Letter: Alum calls on Divinity School to support LGBTQ+ students

letter to the editor

I was pleased, though saddened, to see the report of the failure of my alma mater, The Divinity School of Duke University, to address adequately the continuing discrimination within The United Methodist Church regarding people who are LGBTQ+.  This discrimination, which I will call institutional bigotry, prevents people who are LGBTQ+ from being ordained in ministry in The UMC, further preventing clergy from conducting a same-sex marriage and holding same-sex marriages in UM church facilities.  At this point, United Methodist Church law is discriminatory, biblically unfounded, theologically bankrupt, and separated from the ways of God.

For my friend Dean Greg Jones to issue his February statement without a clear call from The Divinity School of Duke University to The UMC to end this discrimination is most unfortunate.  To say that gay students are welcome and are to be supported without calling for a clear path for them to be ordained as they are called by God to serve as pastors is to say “We will take your money and offer education but we will not give voice to opening the path for you to use the education for which you paid.”  Would it not be more honest to say, “Don’t enroll here; the door is not open for you to pursue your calling.” The stance of The Divinity School appears to be at odds with the principles and values of the larger institution of Duke University.  
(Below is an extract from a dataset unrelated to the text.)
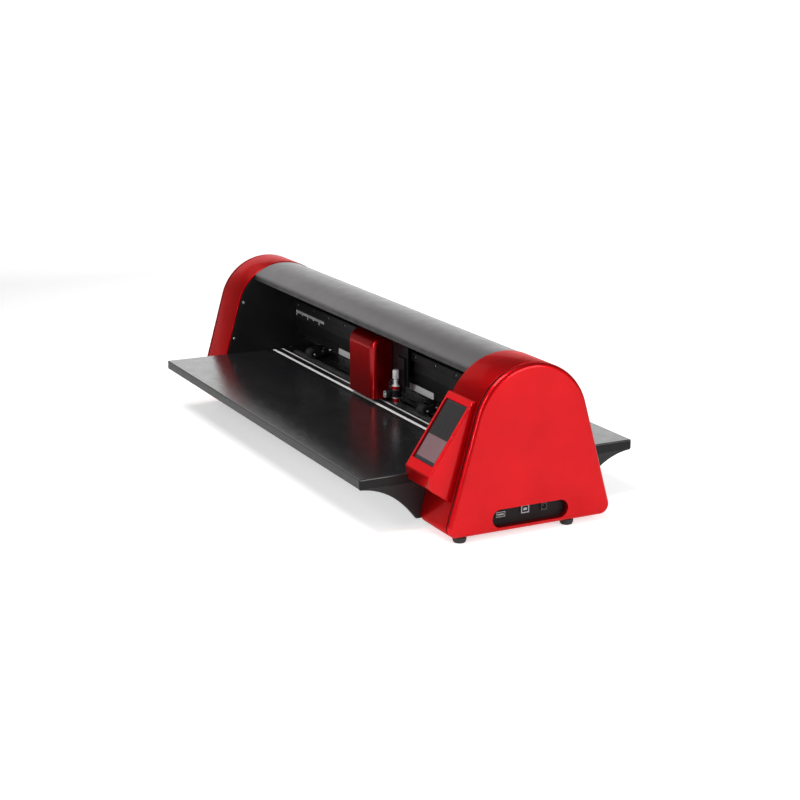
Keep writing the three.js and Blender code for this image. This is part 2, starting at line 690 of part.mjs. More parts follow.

Further, there is the appearance in the Dean’s statement that general United Methodist financial support takes precedence over righteousness.

Dean Jones: I expect much more from you and from The Divinity School than this.  Please amend your statement by calling for an end to our United Methodist institutional discrimination as contained in United Methodist Church law.

John W. (Jack) Lipphardt earned his M.Div. from Duke in 1973 and his Th.M. in 1975.